His economic nationalism message may be aimed at working- and middle-class Americans, but this doesn't stop him from hobnobbing with the super wealthy and engaging in their corporate interests. "For all of Bannon's saber-rattling about globalists, they are clearly not threatened by him," Klayman said. "That is who he is spending his time with.
"He was in the White House, but he didn't do anything that stopped tax cuts for the super rich and he is very pro-deregulation." The director said she hopes observers "can continue to poke holes through this idea that he is a populist or for improving the lives of citizens who are hurting economically, because I think that is not his agenda in real life."
Looking back, Klayman said her time with Bannon taught her that dismissing his views was not enough. "He and this whole side of things are not going to beat themselves. It's important to see them for what they are, and not build them into boogeymen or devils or monsters.
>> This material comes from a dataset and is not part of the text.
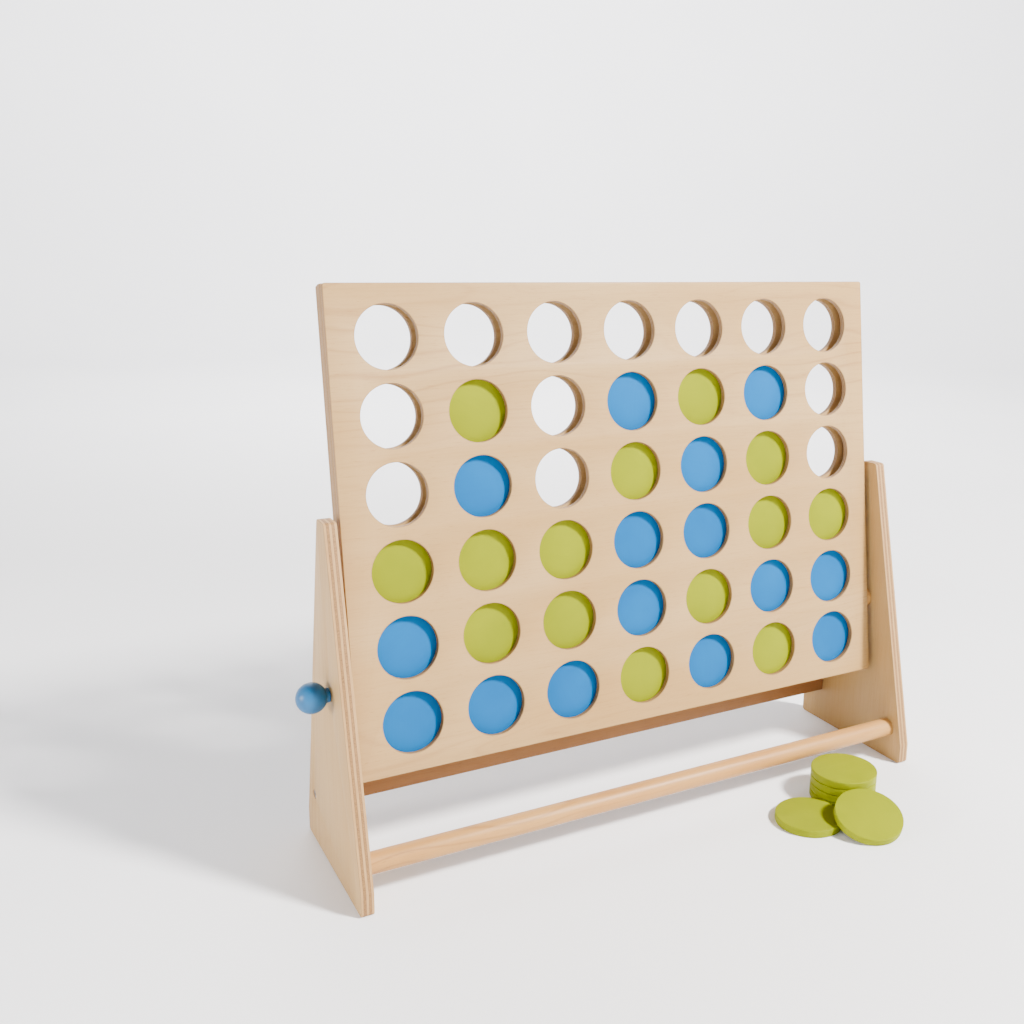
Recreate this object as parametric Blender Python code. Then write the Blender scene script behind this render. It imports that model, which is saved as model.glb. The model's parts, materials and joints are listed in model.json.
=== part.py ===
"""Giant four in a row: a slotted plywood board hung between two legs on clamp knobs, with its chips.

Metres, +Z up. +X is the player's right, -Y the front. The floor is z = 0, and the origin is the
centre of the footprint, loose chips included. The board leans back, and turns about the knob studs.
"""

import math

import bmesh
import bpy
from mathutils import Matrix, Vector

# Game grid
COLUMNS = 7
ROWS = 6
CHIP_PITCH = 0.070  # chips stack edge to edge, so the row pitch is one chip
COLUMN_PITCH = 0.083
HOLE_D = 0.058
CHIP_D = 0.0694
CHIP_T = 0.008
SLOT_WIDTH = 0.071

# Board
PANEL_T = 0.006
SLOT_DEPTH = 0.010
TOP_MARGIN = 0.047  # top row centres to the board's top edge
BOTTOM_MARGIN = 0.046
SIDE_MARGIN = 0.054  # outer column centres to the board's side edges
PIVOT_ABOVE_BOTTOM_ROW = 0.037
LEAN = math.radians(8)

# Legs and stand
LEG_T = 0.012
LEG_HEIGHT = 0.337
LEG_FOOT = 0.170
LEG_TOP = 0.022
LEG_BASE = 0.022  # height up to which the leg's edges are upright
LEG_CORNER_R = 0.004
SIDE_GAP = 0.006  # board side to leg
PIVOT_Z = 0.180
PIVOT_FORWARD = 0.0096  # tilt axis ahead of the legs' centre line
STRETCHER_FRONT = 0.050  # from the legs' centre line to the stretcher's front face
STRETCHER_T = 0.018
STRETCHER_LOW = 0.040
STRETCHER_HIGH = 0.080
DOWEL_D = 0.020
DOWEL_FORWARD = 0.062
DOWEL_Z = 0.037
DOWEL_SOCKET = 0.007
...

"They need to be countered, and not expected to just fail on their own," Klayman added. "I think that building a wall doesn't make people's lives better or get them health care or increase their wages. I don't think giving corporations zero regulations means we're all going to have added value manufacturing jobs coming back to America and people's lives are going to be better.
"They have to be beaten at the ballot box. There's very low turnout in these elections, and they capitalize on that through their messaging. They need to be opposed, not ignored." Whether strong enough opposition materializes remains to be seen, but the resounding Democratic victory in the 2018 midterm elections gave a huge boost to progressives.
But Bannon is up for the fight. "It's a global revolution, and I'm very lucky to be in the vanguard," he says, as The Brink concludes. "It's something worthy of dedicating your life to."
Despite his fear of getting "crushed" in Klayman's film, Bannon is an activist who thrives on conflict. This divisive era of global politics offers him a platform and an opportunity to spread his message, and he shows no sign of stopping.